- There is much more to gain by joining hands with all ethnicities to combat these terrorists. For this, it is indeed necessary that as Sri Lankans we understand our history of prejudice and come together to stand against religious extremism and violence of any kind
All conflicts stem from one underlying problem that is the distribution of wealth and access to resources. If this is a universal issue, then the Sinhala-Muslim animosity that exists in the Sri Lankan context must also be explainable in terms of wealth and perceptions of wealth. While at a surface level this may seem doubtful, on closer analysis the “inherent”nature of this ethnic divide proves more to do with perceptions of money and wealth and less to do with ethnicity.
Centuries ago, the Muslims came to Sri Lanka as merchants. They were traders, commercial experts, or what we call businessmen. Trading was the purpose with which they travelled and quite naturally trading became their livelihood wherever they settled. The locals on the other hand were people of agriculture and the difference in livelihoods between the Muslims and Sinhalese was a consequence of their circumstances more than anything else. While hundreds of years ago there was an economic gap between the Muslim bourgeoisie and the common Sinhala man, generations of inter-ethnic marriages, the settling of the Moors in Ceylon, and the commercial successes of the Sinhala communities have bridged this disparity. By the 20th century everything had changed.
According to a census report in 1911, contrary to the common perception that all Muslims were traders, Ceylon Moors were mainly small farmers cultivating their own land. A mere 21.6% were engaged in commerce while more than 35.5% were engaged in agriculture. (Prof. M. A. Nahuman, Sri Lankan Muslims - Ethnic Identity within Cultural Diversity). It is also not widely known that low levels of education plunged the Muslim community into poverty for many decades after. And yet through the years, the one thing that has remained the same is the perception of the bourgeoisie Muslim who holds crude monopoly over the Sri Lankan economy.
These perceptions were played to and heightened by the Sinhala Buddhist nationalism propagated by venerated historical figures during the late 19th century that was reactionary to colonialism. Yet, in the process of reviving our national conscience, these campaigns preached of a pure and righteous Sinhala Buddhist land. The Muslims too were categorized as hostile outsiders and were portrayed as a ruthless business community exploiting the working-class Sinhalese. These were images and ideals that came down through generations, blending in to the fabric of the Sinhala culture, beliefs, and education. A result of these socio-political complexities sparked the first recorded Sinhala-Muslim riot in 1915.

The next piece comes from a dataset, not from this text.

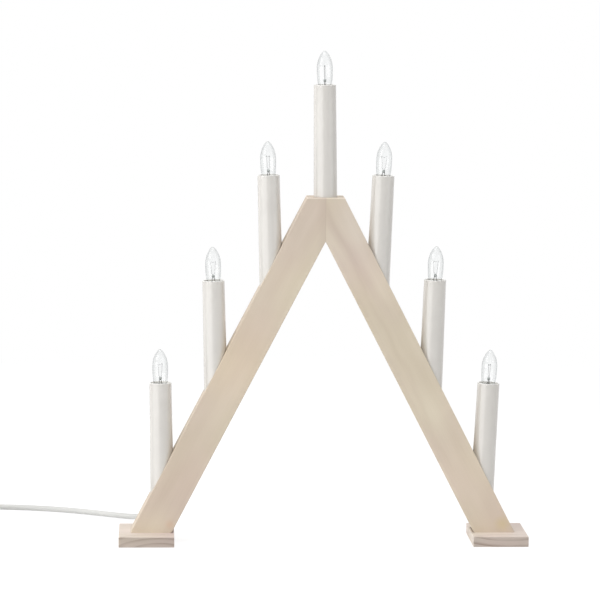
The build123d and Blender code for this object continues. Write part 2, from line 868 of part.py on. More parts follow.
with BuildPart() as plug_pins:
    with BuildSketch(plug_plane.offset(plug_front)):
        with GridLocations(pin_spacing, 0, 2, 1):
            Circle(pin_diameter / 2)
    extrude(amount=pin_length)
    fillet(plug_pins.faces().group_by(Axis.Y)[0].edges(), radius=pin_tip_round)
finish(plug_pins.part, "plug_pins")

# Checks on the cord
cord_length = relief_length + cord_path.wire().length + coil_path.wire().length
print("cord arcs, mm:", [round(radius, 1) for radius in cord_radii + tail_radii])
print("coil, tightest radius, mm:", round(coil_outer_radius - coil_pitch * coil_reverse, 2))
print("cord from the leg to the plug, mm:", round(cord_length, 1))
for tube, path in ((mains_cord, cord_path), (mains_cord_coil, coil_path)):
    expected = pi * cord_radius**2 * path.wire().length
    print("tube volume against section times length:", round(tube.part.volume / expected, 5))
samples = int(coil_path.wire().length / (cord_radius / 2))
beads = [tuple(coil_path.wire() @ (k / samples)) for k in range(samples + 1)]
apart = int(pi * cord_diameter / (cord_radius / 2))
gaps = [dist(a, b) for k, a in enumerate(beads) for b in beads[k + apart :]]
print("coil, least gap to itself, mm:", round(min(gaps) - cord_diameter, 3))
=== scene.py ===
import bpy
import json
from math import asin, cos, pi, radians, sin
from mathutils import Matrix, Vector


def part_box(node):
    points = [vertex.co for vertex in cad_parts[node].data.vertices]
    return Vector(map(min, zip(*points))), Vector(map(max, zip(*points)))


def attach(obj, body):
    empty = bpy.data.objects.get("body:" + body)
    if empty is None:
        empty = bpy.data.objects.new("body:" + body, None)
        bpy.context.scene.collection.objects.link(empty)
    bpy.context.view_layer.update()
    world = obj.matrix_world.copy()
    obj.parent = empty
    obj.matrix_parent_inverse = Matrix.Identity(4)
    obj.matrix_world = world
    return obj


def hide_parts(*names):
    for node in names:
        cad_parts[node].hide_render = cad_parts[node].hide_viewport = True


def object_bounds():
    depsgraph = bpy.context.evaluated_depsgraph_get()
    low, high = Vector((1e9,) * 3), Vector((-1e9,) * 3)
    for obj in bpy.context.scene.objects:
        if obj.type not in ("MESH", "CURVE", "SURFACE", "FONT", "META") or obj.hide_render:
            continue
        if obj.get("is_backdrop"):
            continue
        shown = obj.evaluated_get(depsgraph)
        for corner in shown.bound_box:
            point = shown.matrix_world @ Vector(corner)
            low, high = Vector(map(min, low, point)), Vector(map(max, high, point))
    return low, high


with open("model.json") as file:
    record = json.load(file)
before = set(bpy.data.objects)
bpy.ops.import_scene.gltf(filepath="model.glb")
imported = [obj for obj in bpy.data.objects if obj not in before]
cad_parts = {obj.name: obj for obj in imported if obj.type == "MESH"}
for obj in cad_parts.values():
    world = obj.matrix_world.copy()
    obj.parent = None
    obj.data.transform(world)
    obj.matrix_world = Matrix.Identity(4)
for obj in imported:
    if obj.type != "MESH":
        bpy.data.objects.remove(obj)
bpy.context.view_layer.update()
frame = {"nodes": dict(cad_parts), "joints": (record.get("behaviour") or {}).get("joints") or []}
cad_nodes = frame["nodes"]
scene = bpy.context.scene
scene.view_settings.view_transform = "Standard"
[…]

It did not take long for a class distinction to transform into an ethnic division that would have grave consequences for generations to come. Frustrated working-class communities can be easily manipulated and angered into violence. Areas that saw anti-Muslim violence such as Puttalam in 1976, Galle in 1982, and Mawanalla in 2001, were places where the market was dominated by Muslims who employed Sinhalese workers. (Dr. Farzana Haniffa and Vijay Nagaraj, Towards Recovering Histories of Anti-Muslim Violence in the Context of Sinhala-Muslim Tensions in Sri Lanka). It gave emerging Sinhalese competitors the opportunity and incentive to disrupt Muslim owned businesses.
The illogical campaigns to “Boycott Muslim businesses” and “Support only Sinhala businesses” are rampant even today. They are heightened in intensity during the Sinhala and Tamil New year or other local celebrations. The terrorist attacks in April this year has given a new opportunity to legitimize this campaign. More than patriotism, this is a marketing gimmick. It is a convenient and advantageous ideology for Sinhala business owners who sell their products under the veils of nationalism. This is a strong campaign that comes at the cost of peace.
Hostilities towards the ‘exploitative Muslim bourgeoisie’ have inflamed into wider ethnic conflict. Being a convenient tool for political advantage, anti-Muslim violence has continued along the same lines for decades. These initiatives that are cloaked in patriotic propaganda have the support of Buddhist clergy who are buttressed by the commercial and political Sinhala bourgeoisie. These vested parties have more to gain from continued ethnic tension than the misguided working-class Sinhalese.
Today the Muslim community is too widely dispersed among the social ranks of Sri Lanka to be broadly categorized into a single field of occupation. Many slums are lined with Muslim families, many businesses are run by Muslim owners, and many working-class citizens of Sri Lanka are Muslims.
While Islamic extremism,that is a global phenomenon, has now penetrated itself into Sri Lanka, senseless communal violence leaves our nation disunited and more vulnerable to these attacks than before. There is much more to gain by joining hands with all ethnicities to combat these terrorists. For this, it is indeed necessary that as Sri Lankans we understand our history of prejudice and come together to stand against religious extremism and violence of any kind.